Personal information
- Born: August 29, 1989 (age 36) Baldwin, New York, U.S.
- Listed height: 6 ft 11 in (2.11 m)
- Listed weight: 250 lb (113 kg)

Career information
- High school: Rice (Harlem, New York)
- College: Kansas State (2009–2013)
- NBA draft: 2013: undrafted
- Playing career: 2013–2018
- Position: Center / power forward
- Number: 35

Career history
- 2013–2014: Rio Grande Valley Vipers
- 2014: Kataja
- 2014–2015: Science City Jena
- 2015–2016: Yokohama B-Corsairs
- 2016–2017: Estudiantes Concordia
- 2017: Correcaminos de Colón
- 2017: Atlético Aguada
- 2017: Saigon Heat
- 2017–2018: Westchester Knicks
- 2018: Rayos de Hermosillo

Career highlights
- NBA D-League All-Rookie Third Team (2014); Big 12 All-Defensive Team (2012);
- Stats at Basketball Reference

= Jordan Henriquez =

American basketball player (born 1989)

Jordan Henriquez-Roberts (born August 29, 1989) is an American professional basketball player. He played college basketball for Kansas State University.

==Professional career==
After going undrafted in the 2013 NBA draft, Henriquez joined the Houston Rockets for the 2013 NBA Summer League. On August 5, 2013, he signed with the Rockets. However, he was later waived by the Rockets on October 4, 2013. In November 2013, he was acquired by the Rio Grande Valley Vipers as an affiliate player.

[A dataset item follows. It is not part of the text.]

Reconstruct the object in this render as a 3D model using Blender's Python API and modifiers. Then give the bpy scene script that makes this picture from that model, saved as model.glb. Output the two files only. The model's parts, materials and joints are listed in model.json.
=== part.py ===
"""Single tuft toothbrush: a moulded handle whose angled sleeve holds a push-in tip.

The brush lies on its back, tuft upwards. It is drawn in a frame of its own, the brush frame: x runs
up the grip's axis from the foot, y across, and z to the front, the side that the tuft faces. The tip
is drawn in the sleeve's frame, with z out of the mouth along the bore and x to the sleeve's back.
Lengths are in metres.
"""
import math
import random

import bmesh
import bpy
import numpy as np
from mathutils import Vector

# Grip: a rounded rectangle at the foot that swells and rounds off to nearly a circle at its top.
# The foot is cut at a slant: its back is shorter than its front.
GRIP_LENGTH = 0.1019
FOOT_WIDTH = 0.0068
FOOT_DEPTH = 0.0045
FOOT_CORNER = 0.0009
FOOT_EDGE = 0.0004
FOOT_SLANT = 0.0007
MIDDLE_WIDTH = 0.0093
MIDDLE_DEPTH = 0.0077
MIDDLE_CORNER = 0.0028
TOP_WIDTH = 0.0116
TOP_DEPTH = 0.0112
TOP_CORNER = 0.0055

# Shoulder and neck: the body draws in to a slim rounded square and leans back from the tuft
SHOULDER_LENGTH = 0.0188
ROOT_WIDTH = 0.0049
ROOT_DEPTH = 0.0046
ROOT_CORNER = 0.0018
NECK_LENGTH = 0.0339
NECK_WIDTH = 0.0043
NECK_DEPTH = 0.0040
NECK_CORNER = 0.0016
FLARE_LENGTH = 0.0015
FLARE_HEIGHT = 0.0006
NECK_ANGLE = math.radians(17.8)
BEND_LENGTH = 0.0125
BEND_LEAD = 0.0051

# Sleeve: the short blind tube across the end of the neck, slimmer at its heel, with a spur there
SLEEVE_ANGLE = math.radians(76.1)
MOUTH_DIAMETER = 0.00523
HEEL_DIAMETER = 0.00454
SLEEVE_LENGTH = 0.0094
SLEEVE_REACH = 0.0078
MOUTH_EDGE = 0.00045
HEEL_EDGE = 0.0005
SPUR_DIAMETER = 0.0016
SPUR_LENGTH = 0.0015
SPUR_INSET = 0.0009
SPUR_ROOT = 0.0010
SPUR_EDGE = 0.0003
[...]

In July 2014, Henriquez joined the New York Knicks for the 2014 NBA Summer League. On August 22, 2014, he signed with Kataja Basket Club of the Korisliiga. Afterwards, he signed with Science City Jena, where he averaged 11.3 points and 7.7 rebounds in seven games.

The next season, Henriquez signed with the Yokohama B-Corsairs of the Japanese Bj league, where he played 52 games and averaged 14.6 points, 11.7 rebounds, 1.7 assists and 2.1 blocks. In September 2016, he signed with Estudiantes Concordia of the Argentinian LNB, where he played 6 games and averaged 5.7 points and 5.8 rebounds.

In January, 2017, Henriquez signed with Panamanian team Correcaminos de Colón to dispute the FIBA Americas League, playing three games and averaging 6.7 points and 9.3 rebounds. Later he signed with Atlético Aguada of the Uruguayan LUB, where he averaged 10.0 points, 5.0 rebounds and 1.5 blocks in two games.

In February 2017, Henriquez signed with Vietnamese club Saigon Heat of the ASEAN Basketball League.

On November 3, 2017, Henriquez was included in the final roster of Westchester Knicks of the NBA G League.

On April 27, 2018, Henriquez signed with Rayos de Hermosillo of the Mexican CIBACOPA.

==The Basketball Tournament==
Jordan Henriquez played for Team Purple & Black in the 2018 edition of The Basketball Tournament. He scored seven points and grabbed 10 rebounds in the team's first-round loss to Atlanta Dirty South.